- What the task requires:
Set down the lines from the one containing "bpy.context.scene.collection.objects.link(cup)" to the one containing "from mathutils import Matrix, Quaternion, Vector", both lines included, exactly as they stand and with no other lines.

- Recorded data:
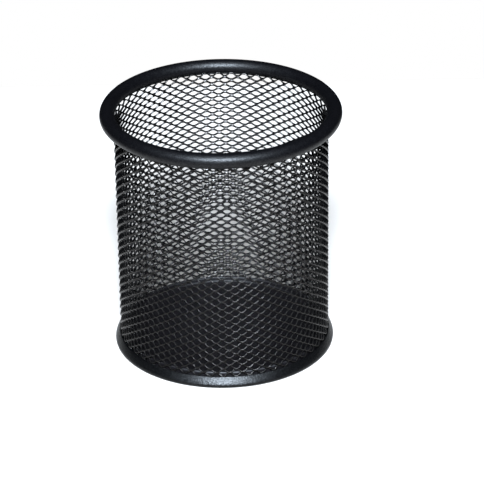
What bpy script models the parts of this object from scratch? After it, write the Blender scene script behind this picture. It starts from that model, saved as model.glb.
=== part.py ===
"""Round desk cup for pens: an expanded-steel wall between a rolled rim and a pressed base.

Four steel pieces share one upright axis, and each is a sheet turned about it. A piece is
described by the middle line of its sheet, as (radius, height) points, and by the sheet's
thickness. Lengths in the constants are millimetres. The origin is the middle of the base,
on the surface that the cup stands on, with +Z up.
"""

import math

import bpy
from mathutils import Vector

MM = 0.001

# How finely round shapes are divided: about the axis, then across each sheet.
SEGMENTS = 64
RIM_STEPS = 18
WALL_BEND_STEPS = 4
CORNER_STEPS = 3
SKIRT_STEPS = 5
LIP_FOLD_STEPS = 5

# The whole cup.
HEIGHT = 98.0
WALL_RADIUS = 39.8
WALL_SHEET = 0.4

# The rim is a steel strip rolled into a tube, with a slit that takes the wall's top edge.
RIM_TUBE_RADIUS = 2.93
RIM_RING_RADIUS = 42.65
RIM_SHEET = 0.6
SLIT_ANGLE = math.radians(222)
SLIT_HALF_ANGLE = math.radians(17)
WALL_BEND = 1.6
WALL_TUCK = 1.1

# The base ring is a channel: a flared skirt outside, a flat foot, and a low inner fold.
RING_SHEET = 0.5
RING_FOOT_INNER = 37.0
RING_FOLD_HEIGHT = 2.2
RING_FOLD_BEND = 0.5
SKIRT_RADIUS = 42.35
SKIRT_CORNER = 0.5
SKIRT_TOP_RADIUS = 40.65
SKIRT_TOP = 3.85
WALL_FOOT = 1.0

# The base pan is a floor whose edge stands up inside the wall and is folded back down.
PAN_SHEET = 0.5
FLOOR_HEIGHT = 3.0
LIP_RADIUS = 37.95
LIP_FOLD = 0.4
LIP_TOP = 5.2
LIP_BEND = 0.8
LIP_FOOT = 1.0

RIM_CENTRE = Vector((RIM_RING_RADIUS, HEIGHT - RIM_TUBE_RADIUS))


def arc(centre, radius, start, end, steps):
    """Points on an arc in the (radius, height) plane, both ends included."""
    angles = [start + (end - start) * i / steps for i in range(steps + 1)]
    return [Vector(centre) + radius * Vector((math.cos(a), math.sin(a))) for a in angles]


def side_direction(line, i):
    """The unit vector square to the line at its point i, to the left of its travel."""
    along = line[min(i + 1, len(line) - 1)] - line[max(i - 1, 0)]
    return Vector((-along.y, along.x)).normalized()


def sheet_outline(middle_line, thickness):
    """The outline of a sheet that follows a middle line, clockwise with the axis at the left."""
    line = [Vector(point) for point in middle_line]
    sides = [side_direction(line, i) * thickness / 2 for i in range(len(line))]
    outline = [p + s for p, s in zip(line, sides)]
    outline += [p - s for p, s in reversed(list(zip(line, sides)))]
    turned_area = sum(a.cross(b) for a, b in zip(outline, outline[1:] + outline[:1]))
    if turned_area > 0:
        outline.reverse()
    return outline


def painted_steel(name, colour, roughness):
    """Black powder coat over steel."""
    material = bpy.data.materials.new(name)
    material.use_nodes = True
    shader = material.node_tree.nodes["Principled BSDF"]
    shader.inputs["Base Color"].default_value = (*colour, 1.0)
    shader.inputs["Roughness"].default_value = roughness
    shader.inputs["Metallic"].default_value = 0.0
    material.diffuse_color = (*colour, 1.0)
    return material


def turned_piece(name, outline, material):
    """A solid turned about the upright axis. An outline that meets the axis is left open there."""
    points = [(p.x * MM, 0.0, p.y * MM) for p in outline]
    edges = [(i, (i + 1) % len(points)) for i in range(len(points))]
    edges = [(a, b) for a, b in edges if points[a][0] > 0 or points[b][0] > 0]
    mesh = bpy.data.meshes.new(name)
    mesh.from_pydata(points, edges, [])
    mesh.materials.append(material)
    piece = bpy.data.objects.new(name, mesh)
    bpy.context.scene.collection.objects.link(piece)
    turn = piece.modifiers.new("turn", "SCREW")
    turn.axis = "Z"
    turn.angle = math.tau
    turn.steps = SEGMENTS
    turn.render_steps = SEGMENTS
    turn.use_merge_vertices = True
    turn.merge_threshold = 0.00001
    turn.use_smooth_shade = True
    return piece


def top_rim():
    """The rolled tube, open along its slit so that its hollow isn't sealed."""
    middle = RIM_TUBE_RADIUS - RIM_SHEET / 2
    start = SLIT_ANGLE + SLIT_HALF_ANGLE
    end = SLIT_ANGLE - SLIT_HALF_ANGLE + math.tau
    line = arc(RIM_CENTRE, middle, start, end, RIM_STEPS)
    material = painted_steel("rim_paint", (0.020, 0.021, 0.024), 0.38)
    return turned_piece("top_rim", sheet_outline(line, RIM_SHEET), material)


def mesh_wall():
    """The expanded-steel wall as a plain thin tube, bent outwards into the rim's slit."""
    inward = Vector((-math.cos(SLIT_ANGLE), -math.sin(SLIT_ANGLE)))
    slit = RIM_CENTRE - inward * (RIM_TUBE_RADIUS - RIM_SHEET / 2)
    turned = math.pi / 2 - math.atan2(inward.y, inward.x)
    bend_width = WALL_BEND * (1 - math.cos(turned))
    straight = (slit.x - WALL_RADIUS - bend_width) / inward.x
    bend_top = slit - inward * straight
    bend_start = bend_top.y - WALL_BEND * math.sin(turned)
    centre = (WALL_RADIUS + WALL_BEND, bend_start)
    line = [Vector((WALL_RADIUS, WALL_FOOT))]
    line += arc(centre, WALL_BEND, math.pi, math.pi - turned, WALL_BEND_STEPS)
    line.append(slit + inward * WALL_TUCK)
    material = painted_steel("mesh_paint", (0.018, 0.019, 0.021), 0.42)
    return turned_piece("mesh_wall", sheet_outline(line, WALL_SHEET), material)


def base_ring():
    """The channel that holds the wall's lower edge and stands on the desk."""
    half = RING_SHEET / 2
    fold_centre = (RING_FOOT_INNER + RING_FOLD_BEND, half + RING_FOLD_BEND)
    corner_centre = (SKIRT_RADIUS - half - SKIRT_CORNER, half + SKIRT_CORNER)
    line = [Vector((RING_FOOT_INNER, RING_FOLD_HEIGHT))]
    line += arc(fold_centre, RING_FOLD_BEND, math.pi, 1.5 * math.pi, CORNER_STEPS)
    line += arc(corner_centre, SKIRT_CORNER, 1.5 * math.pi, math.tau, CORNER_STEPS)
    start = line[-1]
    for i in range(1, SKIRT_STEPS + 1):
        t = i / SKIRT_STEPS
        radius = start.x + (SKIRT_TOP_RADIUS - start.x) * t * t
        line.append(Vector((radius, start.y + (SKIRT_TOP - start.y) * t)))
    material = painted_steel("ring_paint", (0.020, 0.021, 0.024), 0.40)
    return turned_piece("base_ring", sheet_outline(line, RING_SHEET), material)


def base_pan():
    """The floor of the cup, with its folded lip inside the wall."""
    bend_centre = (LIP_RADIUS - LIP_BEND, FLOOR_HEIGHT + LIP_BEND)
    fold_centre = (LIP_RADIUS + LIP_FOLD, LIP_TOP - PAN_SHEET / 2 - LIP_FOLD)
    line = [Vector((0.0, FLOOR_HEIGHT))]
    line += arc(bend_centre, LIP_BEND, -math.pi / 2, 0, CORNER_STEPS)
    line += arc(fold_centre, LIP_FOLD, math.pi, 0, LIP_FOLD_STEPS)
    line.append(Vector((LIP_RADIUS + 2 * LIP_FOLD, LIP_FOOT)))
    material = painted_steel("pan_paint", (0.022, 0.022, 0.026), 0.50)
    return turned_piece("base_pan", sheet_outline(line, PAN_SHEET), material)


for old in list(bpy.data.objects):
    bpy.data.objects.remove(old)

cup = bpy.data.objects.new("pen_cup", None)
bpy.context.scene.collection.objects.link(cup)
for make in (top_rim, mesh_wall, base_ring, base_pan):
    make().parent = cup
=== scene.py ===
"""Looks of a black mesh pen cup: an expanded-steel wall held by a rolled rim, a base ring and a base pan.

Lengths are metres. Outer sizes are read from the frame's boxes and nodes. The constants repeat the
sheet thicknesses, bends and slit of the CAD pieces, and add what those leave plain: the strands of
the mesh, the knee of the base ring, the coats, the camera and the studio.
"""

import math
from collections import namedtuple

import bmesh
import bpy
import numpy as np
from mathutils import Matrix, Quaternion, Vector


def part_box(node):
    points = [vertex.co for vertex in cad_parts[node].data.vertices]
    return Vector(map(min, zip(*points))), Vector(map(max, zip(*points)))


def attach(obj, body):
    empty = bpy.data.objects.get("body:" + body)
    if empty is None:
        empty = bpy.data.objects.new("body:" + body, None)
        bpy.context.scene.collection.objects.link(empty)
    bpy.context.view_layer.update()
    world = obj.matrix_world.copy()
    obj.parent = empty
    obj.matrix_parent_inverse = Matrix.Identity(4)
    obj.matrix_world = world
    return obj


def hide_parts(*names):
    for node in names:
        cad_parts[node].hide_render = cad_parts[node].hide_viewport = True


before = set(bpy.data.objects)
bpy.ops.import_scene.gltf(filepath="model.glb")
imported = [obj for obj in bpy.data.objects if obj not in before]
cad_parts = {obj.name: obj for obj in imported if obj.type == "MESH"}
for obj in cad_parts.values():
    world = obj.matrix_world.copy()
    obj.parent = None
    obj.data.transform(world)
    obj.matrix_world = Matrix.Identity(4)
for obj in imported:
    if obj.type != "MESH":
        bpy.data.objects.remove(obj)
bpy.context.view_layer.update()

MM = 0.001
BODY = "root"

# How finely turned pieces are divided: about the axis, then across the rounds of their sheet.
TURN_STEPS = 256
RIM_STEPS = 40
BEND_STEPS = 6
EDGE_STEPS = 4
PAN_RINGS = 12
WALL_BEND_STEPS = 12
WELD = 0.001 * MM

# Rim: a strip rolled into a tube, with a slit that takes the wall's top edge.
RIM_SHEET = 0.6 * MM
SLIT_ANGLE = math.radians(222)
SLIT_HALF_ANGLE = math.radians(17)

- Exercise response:
bpy.context.scene.collection.objects.link(cup)
for make in (top_rim, mesh_wall, base_ring, base_pan):
    make().parent = cup
=== scene.py ===
"""Looks of a black mesh pen cup: an expanded-steel wall held by a rolled rim, a base ring and a base pan.

Lengths are metres. Outer sizes are read from the frame's boxes and nodes. The constants repeat the
sheet thicknesses, bends and slit of the CAD pieces, and add what those leave plain: the strands of
the mesh, the knee of the base ring, the coats, the camera and the studio.
"""

import math
from collections import namedtuple

import bmesh
import bpy
import numpy as np
from mathutils import Matrix, Quaternion, Vector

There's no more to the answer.